Lo que sigue son solo algunos comentarios escogidos relacionados con su pensamiento. Ilustrarían cómo con su pensar, el ser humano no hace más que intentar entender el sentido de su existencia:

«El filósofo trata una pregunta como una enfermedad».

«Siempre es mejor en filosofía plantear una cuestión en lugar de dar una respuesta. Pues una respuesta a una cuestión filosófica fácilmente puede resultar incorrecta; no así su liquidación mediante otra pregunta».

«¿Se resuelve quizás un enigma por el hecho de que yo sobreviva eternamente? Y esta vida eterna, ¿no es tan enigmática como la presente?»

«Sé que este mundo existe. Que hay en él algo problemático que llamamos su sentido. Que ese sentido no radica en él, sino fuera de él. Que la vida es el mundo. Que mi voluntad penetra el mundo. Que podemos llamar Dios al sentido de la vida, esto es, al sentido del mundo. Y conectar con ello la comparación de Dios con un padre. Pensar en el sentido de la vida es orar».

«Sentimos que aun cuando todas las cuestiones científicas posibles hayan recibido respuesta, nuestros problemas vitales no se han tocado aún de modo alguno. El impulso hacia lo místico proviene de que la ciencia no satisface nuestros deseos… el sentido del mundo tiene que residir fuera de él. Al sentido del mundo lo podemos llamar Dios… Creer en un Dios significa comprender la pregunta por el sentido de la vida».

Ludwig Wittgenstein (1889-1951), Tractatus y Diarios. Citado por Mariano Álvarez Gómez en «El problema de Dios en Wittgenstein y Heidegger«, Revista de Occidente, noviembre 2002.

«Naturalmente podría asombrarme de que el mundo que me rodea sea como es. Si mientras miro el cielo azul yo tuviera esta experiencia, podría asombrarme de que el cielo fuera azul y que, por el contrario, no esté nublado. Pero no es a esto a lo que ahora me refiero. Me asombro del cielo sea cual sea su apariencia… no cómo sea el mundo es lo místico sino que sea«.

– Carlos Gómez, «La aventura de la moralidad«, 281, Alianza, 2007.

Mi vida ha perdido realmente todo sentido y no consta más que de episodios insignificantes. Los que están en torno a mí no lo advierten, ni tampoco lo comprenderían; pero yo sé que me falta algo fundamental”.

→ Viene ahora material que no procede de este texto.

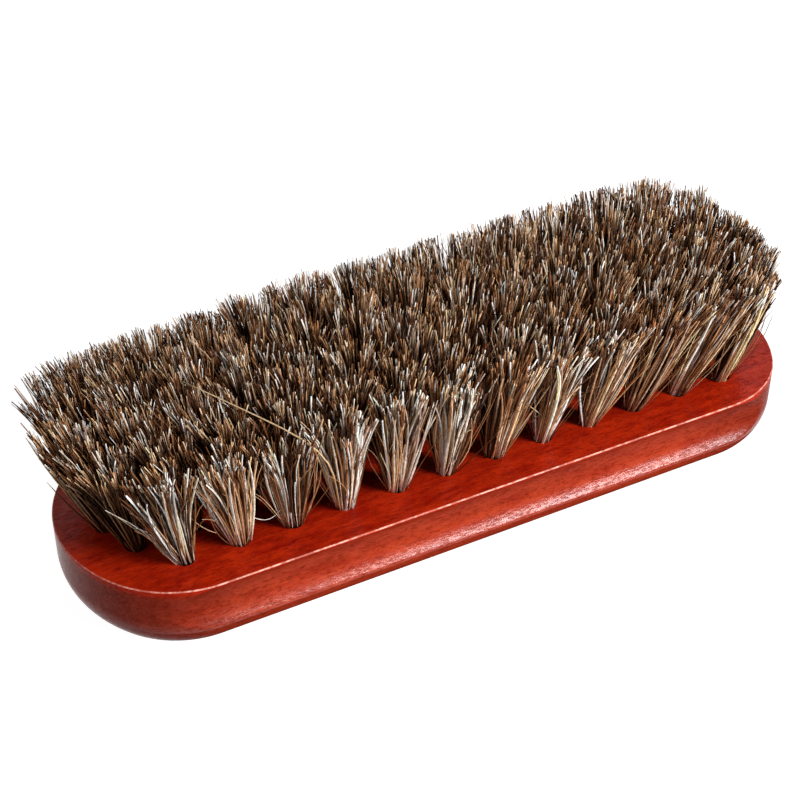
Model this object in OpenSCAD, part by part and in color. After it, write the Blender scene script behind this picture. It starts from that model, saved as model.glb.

– Ludwig Wittgenstein (1889-1951), “El problema del lenguaje religioso”, Cristiandad, Madrid 1976, 183.

Sobre ética:

«La ética, en la medida en que surge del deseo de decir algo sobre el sentido último de la vida, sobre lo absolutamente bueno, lo absolutamente valioso, no puede ser una ciencia. Lo que dice la ética no añade nada, en ningún sentido, a nuestro conocimiento. Pero es un testimonio de una tendencia del espíritu humano que yo personalmente no puedo sino respetar profundamente y que por nada del mundo ridiculizaría».

– Conferencia sobre ética leída por Ludwig Wittgenstein en enero de 1930, Ediciones Paidós, 1989, pp.33-43.